A Symphony of Hustle: The Human Network
Behind the dashboards are people like Priya in Coimbatore, who manages a network of 500 "affiliate influencers." These are not celebrities, but individuals with 5,000-10,000 hyper-engaged local followers. "We give them a custom link. For every loan application clicked through their post about 'solving money worries,' they earn ₹20," Priya explains, checking her Telegram groups buzzing with new creatives—a meme about debt, a heartfelt video testimonial. This decentralized, performance-based army is Jadson's scaling mechanism. It’s marketing broken down to its atomized, entrepreneurial core. The humor here is inherent: the ad for a "government job guarantee" course might be shared by a young man who himself is taking the course. The ecosystem feeds on itself, a virtuous (or vicious, depending on your view) cycle of aspiration and incentive.
The Balancing Act: Scalability vs. Sustainability
The future for Jadson and its ilk is a high-wire act. Regulatory scrutiny around data privacy and lending practices is intensifying. The very rawness that defines Tier-3 digital behavior is becoming more sophisticated. "The user is learning," admits a Jadson product manager. "Clickbait works fewer times. We have to move from just acquisition to something resembling engagement." The investment thesis is thus evolving. The smart money is no longer just on companies that can harvest this traffic, but on those, like Jadson, that are now pivoting to "clean" it—building analytics to better segment the "loan-seeker" from the "mere-clicker," thereby increasing lifetime value. The race is on to upgrade the infrastructure before the town gets a paved road.

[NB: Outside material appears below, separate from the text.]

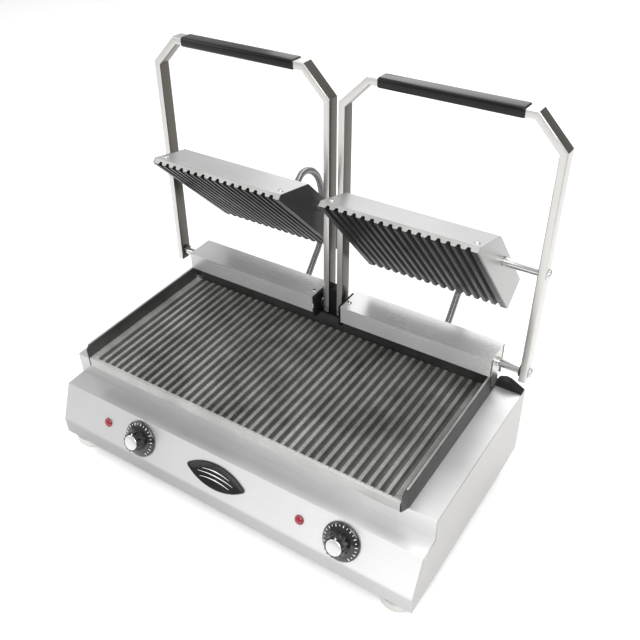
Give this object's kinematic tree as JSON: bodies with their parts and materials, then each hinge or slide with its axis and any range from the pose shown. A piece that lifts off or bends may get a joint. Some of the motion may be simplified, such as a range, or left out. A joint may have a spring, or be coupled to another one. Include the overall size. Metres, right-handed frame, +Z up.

Back in Indore, Rohan takes a sip of chai. Another hundred clicks logged. Another few rupees earned for the company, for the influencer, for the app at the end of the chain. In this sprawling, chaotic, and relentlessly optimistic digital bazaar, Jadson has built not just a business, but a marketplace of modern wants. It’s a reminder that in the calculus of global investment, sometimes the most resonant sound isn't the closing bell on Wall Street, but the ubiquitous *ping* of a notification in a thousand small towns.